The crusade against corruption mounted by Raúl Castro has everyone scared, even those who thought they were safe amid the prevailing negligence and lack of political will to stamp out illegality. The raids come to the doors of comfortable bosses in construction, powerful executives whose will was law in the importing of certain goods, and others who pocketed the proceeds of the hotel business. The only ones safe from the tribunal are those who belong to the hard core of the government. To have taken part in the fighting in the Sierra Maestra, or in the first days of the revolutionary process, is now the best insurance against ending up in jail. An olive-green uniform, a general's or commander's rank, keep the corruption investigator from your door. Even the Comptroller-General of the Republic, Gladys Bejarano, stops short and backs off when some thread of the corruption tangle goes too high up. This became apparent in the scandal of the Civil Aeronautics Institute, where the top man, general Rogelio Acevedo, was dismissed - but never saw the inside of the Villa Marista, as did several of his underlings.

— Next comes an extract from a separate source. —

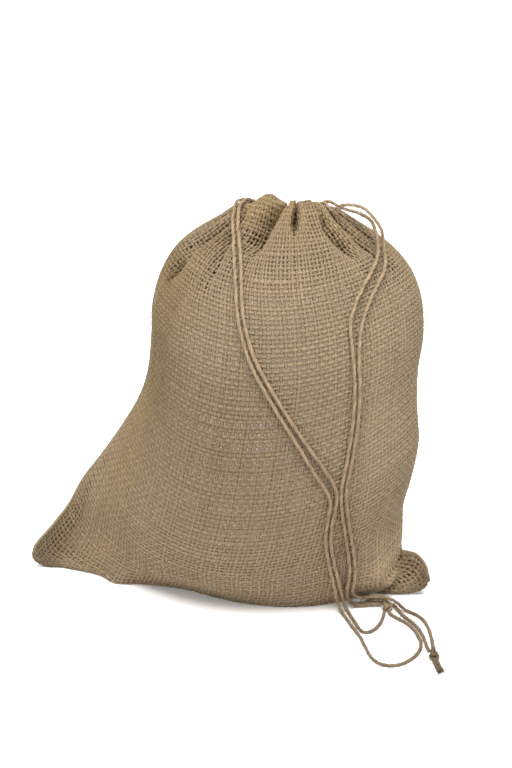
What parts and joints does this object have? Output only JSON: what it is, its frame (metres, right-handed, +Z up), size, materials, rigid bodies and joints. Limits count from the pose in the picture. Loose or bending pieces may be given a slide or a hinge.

These crooked businessmen enjoy status symbols, ranging from cars given to their mistresses to tuition paid for their children at foreign universities. They don't even look the way they used to. Rum has given way to whisky or wine as their drink of choice. Some began in the army or the party, and entered the business world as if on a mission of war in enemy territory. With time they enriched themselves, and imagined that their relations with foreign companies were a sufficient guarantee of their impunity. Many of them were born after 1959, and know of the laws of the market only in the satanized version presented in books of socialist economics and scientific communism. They were molded to be the "new man," but have not even succeeded in being the old-fashioned "honest man." Lots of them are now shivering in a cell in the Villa Marista.